Modeling SOA Formation via Multiphase Reactions of Hydrocarbons under Indoor Light Environments

SPENCER BLAU, Myoseon Jang, University of Florida

     Abstract Number: 250
     Working Group: Indoor Aerosols

Abstract
The majority of the lives of many people in modern society is spent indoors. There are many Volatile Compound Products (VCPs) in indoor spaces. Examples of VCPs include cleaning agents, personal care products, paints, and pesticides. However, the full effect of these products on health is not currently known. Particularly, their atmospheric process in indoor environments has not been identified. The purpose of this study is to extend the UNIfied Partitioning Aerosol Reaction (UNIPAR) model to the prediction of Secondary Organic Aerosol (SOA) formation indoors. The UNIPAR-Indoor model utilizes lumping species that originates from explicitly predicted products, produced during the atmospheric oxidation of a precursor hydrocarbon, is employed to process products’ multiphase partitioning and aerosol phase reactions.
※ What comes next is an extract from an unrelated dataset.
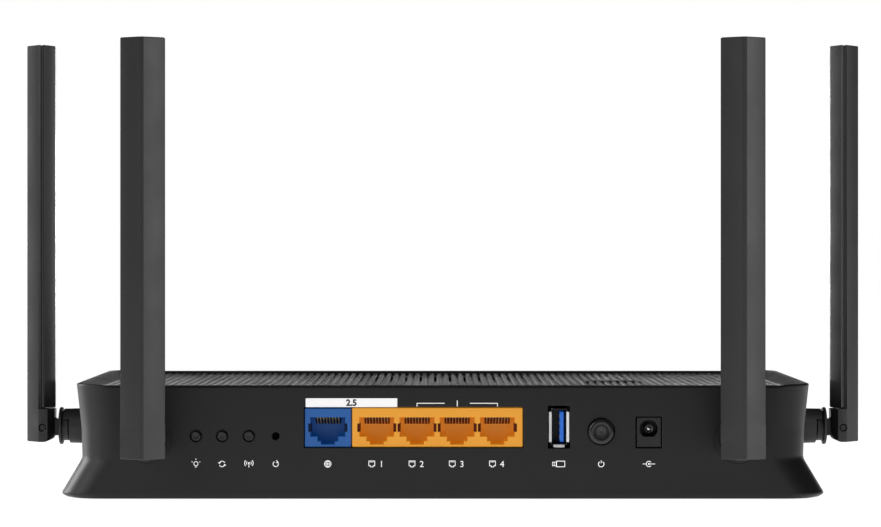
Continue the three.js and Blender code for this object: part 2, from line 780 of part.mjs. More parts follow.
function powerButton() {
  const r = POWER.capRadius;
  return turnedY(
    POWER.x,
    POWER.z,
    [
      [0, -1.6],
      [2.05, -1.6],
      [2.05, -1.25],
      [2.45, -1.25],
      [2.8, -1.6],
      [r - 0.5, -1.6],
      [r, -1.1],
      [r, WALL + GAP],
      [r + 0.9, WALL + GAP],
      [r + 0.9, WALL + GAP + 1],
      [1.6, WALL + GAP + 1],
      [1.6, 8],
      [0, 8],
    ],
    28,
  );
}

function powerSwitch() {
  const body = block(POWER.x - 4, POWER.x + 4, 7, 17, BOARD_TOP_Z + GAP, POWER.z + 4);
  return body.subtract(barY(POWER.x, POWER.z, 2, 6, 8 + POWER.plunge, ROUND_SMALL));
}

for (const [name, x] of Object.entries(SMALL_BUTTON_XS)) {
  addPart(housing, name, smallButton(x), BUTTON_BLACK);
  addPart(housing, name.replace("button", "switch"), pushSwitch(x), SWITCH_BLACK);
}
addPart(housing, "reset_button", resetButton(), BUTTON_BLACK);
addPart(housing, "reset_switch", pushSwitch(RESET_X), SWITCH_BLACK);
addPart(housing, "power_button", powerButton(), BUTTON_BLACK);
addPart(housing, "power_switch", powerSwitch(), SWITCH_BLACK);

// ---------------------------------------------------------------- antennas

// The fixed socket: a tapered tube through the wall with an inner collar, and a hood over its top.
function antennaSocket() {
  const tube = turnedY(0, 0, [
    [3.3, -8.7],
    [6.1, -8.7],
    [6.45, 2.9],
    [7.6, 2.9],
    [7.6, 4.7],
    [3.3, 4.7],
    [3.3, -8.7],
  ]);
  const hood = turnedY(0, 0, [
    [5.55, -10.7],
    [6.05, -10.7],
    [6.1, -8.5],
    [5.55, -8.5],
    [5.55, -10.7],
  ]);
  const below = block(-10, 10, -12, -8.5, -10, 2.5);
  return tube.add(hood.subtract(below));
}

// The turning half of the joint: a shaft in the socket, a collar, a flange and the hinge tongue.
function antennaSwivel() {
  const shaft = turnedY(0, 0, [
    [0, -12.5],
    [6.6, -12.4],
    [6.6, -11.3],
    [5.25, -11.3],
    [5.25, -9.1],
    [3, -9.1],
    [3, 5],
    [3.7, 5],
    [3.2, 6.4],
    [0, 6.4],
  ]);
  const outline = [];
  const arcSteps = 8;
  for (let i = 0; i <= arcSteps; i += 1) {
    const angle = Math.PI / 2 + (Math.PI * i) / arcSteps;
    outline.push([PIN.y + TONGUE_RADIUS * Math.cos(angle), PIN.z + TONGUE_RADIUS * Math.sin(angle)]);
  }
  outline.push([-12, PIN.z - TONGUE_RADIUS]);
  outline.push([-12, PIN.z + TONGUE_RADIUS]);
  const tongue = prismX(outline, -TONGUE_HALF_WIDTH, TONGUE_HALF_WIDTH);
  const eye = barX(PIN.y, PIN.z, PIN.holeRadius, -5, 5, 16);
  const split = block(-0.4, 0.4, 0.5, 8, -5, 5);
  return shaft.add(tongue).subtract(eye).subtract(split);
}

function hingePin() {
  return barX(PIN.y, PIN.z, PIN.radius, -PIN.length / 2, PIN.length / 2, 16);
}

// The blade's outer shell, with the fork that holds the tongue at its foot.
function antennaOuterShell() {
  const topZ = BLADE_BOTTOM_Z + BLADE_LENGTH;
  const half = BLADE_HALF_WIDTH;
  const ridge = RIDGE_HALF_WIDTH;
  const roof = prismZ(
    [
      [-ridge, BLADE_OUTER_Y],
      [ridge, BLADE_OUTER_Y],
      [half, OUTER_EDGE_Y],
      [half, SEAM_OUTER_Y],
      [-half, SEAM_OUTER_Y],
      [-half, OUTER_EDGE_Y],
    ],
    FORK_TOP_Z - 1,
    topZ,
  );
  const hollow = prismZ(
    [
      [-ridge, BLADE_OUTER_Y + SHELL_WALL],
      [ridge, BLADE_OUTER_Y + SHELL_WALL],
      [half - SHELL_WALL, OUTER_EDGE_Y + 0.6],
      [half - SHELL_WALL, SEAM_OUTER_Y + 1],
      [SHELL_WALL - half, SEAM_OUTER_Y + 1],
      [SHELL_WALL - half, OUTER_EDGE_Y + 0.6],
    ],
    FORK_TOP_Z,
    topZ - SHELL_WALL,
  );
  const forkBody = prismZ(
    [
      [-ridge, BLADE_OUTER_Y],
      [ridge, BLADE_OUTER_Y],
      [half, OUTER_EDGE_Y],
      [half, FORK_EDGE_Y],
      [FORK_SLOT_HALF_WIDTH, BLADE_INNER_Y],
      [-FORK_SLOT_HALF_WIDTH, BLADE_INNER_Y],
      [-half, FORK_EDGE_Y],
      [-half, OUTER_EDGE_Y],
    ],
    BLADE_BOTTOM_Z,
    FORK_TOP_Z,
  );
  return roof.subtract(hollow).add(forkBody.intersect(forkOutline())).subtract(forkCuts());
}

// The fork from the side: square outside, rounded at its inner foot so that it swings past the flange.
function forkOutline() {
  const radius = 3.6;
  const steps = 6;
  const y = BLADE_INNER_Y - radius;
  const z = BLADE_BOTTOM_Z + radius;
  const outline = [
    [BLADE_OUTER_Y - 1, FORK_TOP_Z + 1],
    [BLADE_OUTER_Y - 1, BLADE_BOTTOM_Z],
  ];
  for (let i = 0; i <= steps; i += 1) {
    const angle = (-Math.PI / 2) * (1 - i / steps);
    outline.push([y + radius * Math.cos(angle), z + radius * Math.sin(angle)]);
  }
  outline.push([BLADE_INNER_Y, FORK_TOP_Z + 1]);
  return prismX(outline, -BLADE_HALF_WIDTH - 1, BLADE_HALF_WIDTH + 1);
}

// The slot for the tongue, open to the inside and the foot, and the pin's bore.
function forkCuts() {
  const slot = FORK_SLOT_HALF_WIDTH;
  const floorY = PIN.y - TONGUE_RADIUS - 0.4;
  const roofZ = PIN.z + TONGUE_RADIUS + 0.4;
  const opening = block(-slot, slot, floorY, BLADE_INNER_Y + 1, BLADE_BOTTOM_Z - 1, roofZ);
  const bore = barX(PIN.y, PIN.z, PIN.holeRadius, -BLADE_HALF_WIDTH - 1, BLADE_HALF_WIDTH + 1, 16);
  return opening.add(bore);
}

function antennaInnerShell() {
  const z0 = FORK_TOP_Z + GAP;
  const z1 = BLADE_BOTTOM_Z + BLADE_LENGTH;
  const half = BLADE_HALF_WIDTH - SEAM_DEPTH;
  const ridge = RIDGE_HALF_WIDTH;
  const seamY = SEAM_OUTER_Y + GAP;
  const wall = SHELL_WALL;
  const body = prismZ(
    [
      [-half, seamY],
      [half, seamY],
      [half, SEAM_INNER_Y],
      [ridge, BLADE_INNER_Y],
      [-ridge, BLADE_INNER_Y],
      [-half, SEAM_INNER_Y],
    ],
    z0,
    z1,
  );
  const hollow = prismZ(
    [
      [wall - half, seamY - 1],
      [half - wall, seamY - 1],
      [half - wall, SEAM_INNER_Y + 0.2],
      [ridge, BLADE_INNER_Y - wall],
      [-ridge, BLADE_INNER_Y - wall],
      [wall - half, SEAM_INNER_Y + 0.2],
    ],
    z0 + wall,
    z1 - wall,
  );
  return body.subtract(hollow);
}

// The radiating strip: a long arm and a wider foot, on one thin board.
function antennaRadiator() {
  const y0 = -19.2;
  const y1 = -18.4;
  const foot = block(-4.5, 4.5, y0, y1, FORK_TOP_Z + 3, FORK_TOP_Z + 45);
  const arm = block(-1.6, 1.6, y0, y1, FORK_TOP_Z + 44, FORK_TOP_Z + 112);
  return foot.add(arm);
}

// The thin coaxial lead from one socket to its solder pad, through points inside the housing.
function antennaLead(points) {
  const path = new THREE.CatmullRomCurve3(points.map(([x, y, z]) => new THREE.Vector3(x, y, z)));
  const sides = 8;
  const section = new THREE.Shape();
  for (let i = 0; i < sides; i += 1) {
    const angle = (2 * Math.PI * i) / sides;
    const place = [0.7 * Math.cos(angle), 0.7 * Math.sin(angle)];
    if (i) section.lineTo(...place);
    else section.moveTo(...place);
  }
  return solid(new THREE.ExtrudeGeometry(section, { steps: 14, extrudePath: path }));
}

// One whole antenna in its own group, whose origin is on the wall's face at the socket's axis.
function addAntenna(prefix, x, y, z, turnDegrees) {
  const group = new THREE.Group();
  addPart(group, `${prefix}_antenna_socket`, antennaSocket(), HOUSING_BLACK);
  addPart(group, `${prefix}_antenna_swivel`, antennaSwivel(), ANTENNA_BLACK);
  addPart(group, `${prefix}_antenna_hinge_pin`, hingePin(), ANTENNA_BLACK);
  addPart(group, `${prefix}_antenna_outer_shell`, antennaOuterShell(), ANTENNA_BLACK);
  addPart(group, `${prefix}_antenna_inner_shell`, antennaInnerShell(), ANTENNA_BLACK);
  addPart(group, `${prefix}_antenna_radiator`, antennaRadiator(), BOARD_GREEN);
  group.rotation.z = THREE.MathUtils.degToRad(turnDegrees);
  group.position.set(x, y, z);
  housing.add(group);
}

const sideWallX = BASE_HALF_WIDTH - SIDE_SOCKET.wallInset;
for (const [name, side] of [["left", -1], ["right", 1]]) {
  addAntenna(`rear_${name}`, side * REAR_SOCKET.x, 0, REAR_SOCKET.z, 0);
  addAntenna(`side_${name}`, side * sideWallX, SIDE_SOCKET.y, SIDE_SOCKET.z, side * 90);
  const padZ = BOARD_TOP_Z + 1.1;
  const rearLead = [
    [side * REAR_SOCKET.x, 7.2, REAR_SOCKET.z],
    [side * REAR_SOCKET.x, 12, REAR_SOCKET.z],
    [side * (REAR_SOCKET.x - 5), 20, REAR_SOCKET.z],
    [side * 86, 26, padZ + 0.6],
    [side * 80, 28, padZ],
  ];
  const sideLead = [
    [side * (sideWallX - 7.2), SIDE_SOCKET.y, SIDE_SOCKET.z],
    [side * 110, SIDE_SOCKET.y, SIDE_SOCKET.z],
    [side * 98, SIDE_SOCKET.y + 5, SIDE_SOCKET.z - 1],
    [side * 86, SIDE_SOCKET.y + 7, padZ + 0.6],
    [side * 80, SIDE_SOCKET.y + 7, padZ],
  ];
  addPart(housing, `rear_${name}_antenna_lead`, antennaLead(rearLead), CABLE_GREY);
  addPart(housing, `side_${name}_antenna_lead`, antennaLead(sideLead), CABLE_GREY);
}

// ---------------------------------------------------------------- the whole router

// The rear antennas reach behind the rear wall, so the housing sits forward of the footprint's middle.
const reachBehind = -BLADE_OUTER_Y;
housing.position.set(0, (reachBehind - DEPTH) / 2, FOOT_STANDOFF);

const router = new THREE.Group();
router.add(housing);

export default router;
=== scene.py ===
"""Looks of a four-antenna wireless router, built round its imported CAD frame.

Shapes are drawn in millimetres, in the housing's own frame: x to the right along the wall with the
jacks, y forward from that wall's face, and z up from the housing's lower edge.
"""

import json
import math

import bmesh
import bpy
from mathutils import Matrix, Vector

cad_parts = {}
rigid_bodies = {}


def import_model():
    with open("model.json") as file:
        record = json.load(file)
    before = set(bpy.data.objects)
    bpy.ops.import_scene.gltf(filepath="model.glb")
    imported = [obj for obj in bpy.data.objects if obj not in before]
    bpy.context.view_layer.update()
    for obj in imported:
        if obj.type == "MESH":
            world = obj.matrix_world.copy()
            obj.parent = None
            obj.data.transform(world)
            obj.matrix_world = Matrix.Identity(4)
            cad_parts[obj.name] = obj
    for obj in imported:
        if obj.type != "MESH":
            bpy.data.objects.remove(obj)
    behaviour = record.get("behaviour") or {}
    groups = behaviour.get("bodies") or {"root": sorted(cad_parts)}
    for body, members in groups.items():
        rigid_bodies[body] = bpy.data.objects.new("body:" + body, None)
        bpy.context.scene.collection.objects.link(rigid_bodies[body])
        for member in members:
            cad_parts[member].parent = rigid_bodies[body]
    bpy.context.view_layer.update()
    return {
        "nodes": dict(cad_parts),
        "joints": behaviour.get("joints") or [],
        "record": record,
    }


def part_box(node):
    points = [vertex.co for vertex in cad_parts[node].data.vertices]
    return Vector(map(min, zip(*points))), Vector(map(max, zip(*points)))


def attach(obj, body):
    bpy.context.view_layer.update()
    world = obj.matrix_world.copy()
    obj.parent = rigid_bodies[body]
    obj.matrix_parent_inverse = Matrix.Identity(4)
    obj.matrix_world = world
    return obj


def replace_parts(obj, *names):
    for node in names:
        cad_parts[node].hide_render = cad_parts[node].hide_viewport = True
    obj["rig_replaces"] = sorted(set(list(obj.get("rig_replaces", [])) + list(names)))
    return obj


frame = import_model()

MM = 0.001
HOUSING_LOW, HOUSING_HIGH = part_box("main_housing")
HOUSING_FRAME = Matrix.Translation((0, HOUSING_LOW.y, HOUSING_LOW.z)) @ Matrix.Scale(MM, 4)
JOINTS = {joint["name"]: joint for joint in frame["joints"]}


def cad_box(node):
    """A CAD node's lowest and highest corners in millimetres, in the housing's frame."""
    to_housing = HOUSING_FRAME.inverted()
    low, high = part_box(node)
    return to_housing @ low, to_housing @ high


# ---------------------------------------------------------------- driving sizes

BASE_HALF_WIDTH = (HOUSING_HIGH.x - HOUSING_LOW.x) / 2 / MM
DEPTH = (HOUSING_HIGH.y - HOUSING_LOW.y) / MM
TOP_Z = cad_box("top_vent_panel")[1].z
WALL = 2.2
CUT_DEPTH = WALL + 1
CORNER_RADIUS = 12.5
CORNER_STEPS = 18
GAP = 0.3

WAIST_INSET = 7.25
WAIST_Z = 13.2
SKIRT_Z = 0.95
TOP_INSET = 5.4

RIM_WIDTH = 3.4
RIM_RISE_REAR = 0.4
RIM_RISE_FRONT = 1.25
RIM_FADE = (106, 118)
SIDE_TRENCH_DEPTH = 0.8
REAR_LIP_DROP = 0.45
LEDGE_WIDTH = 4.5

RIB_PITCH = 2.67
GROOVE_DEPTH = 0.9
GROOVE_HALF_WIDTH = 0.665

ROUND = 64
STAND_UP = Matrix.Rotation(math.pi / 2, 4, "X")
AXIS_RADIUS = 1e-5  # stands in for a point on a turned piece's axis
SMOOTH_BELOW = 32  # degrees between two faces that still shade as one
RIM_FROM_Z = 37
TRENCH_DROP = 0.35

# ---------------------------------------------------------------- mesh helpers


def add_object(name, data):
    obj = bpy.data.objects.new(name, data)
    bpy.context.scene.collection.objects.link(obj)
    return obj


def new_object(name, vertices, faces):
    mesh = bpy.data.meshes.new(name)
    mesh.from_pydata([tuple(v) for v in vertices], [], faces)
    mesh.validate()
    obj = add_object(name, mesh)
    tidy_mesh(obj)
    return obj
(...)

To demonstrate the model, toluene (aromatic hydrocarbon) and α-pinene (terpene) are chosen as they are the most abundant SOA-forming hydrocarbons present in indoor settings. The experiments are conducted using a 2.0 m³ indoor Teflon film reactor which is equipped with commercialized cool fluorescent lamps or cool LED lamps. α-Pinene is examined in the presence of ozone with indoor light environments and without indoor light environments. The SOA formation from the oxidation of both toluene and α-pinene is also simulated by using UNIPAR-Indoor with indoor light environments under different NOx conditions. It also tests toluene and α-pinene together without indoor light environments to examine the impact of the OH radical biproduct from α-pinene ozonolysis on toluene oxidation.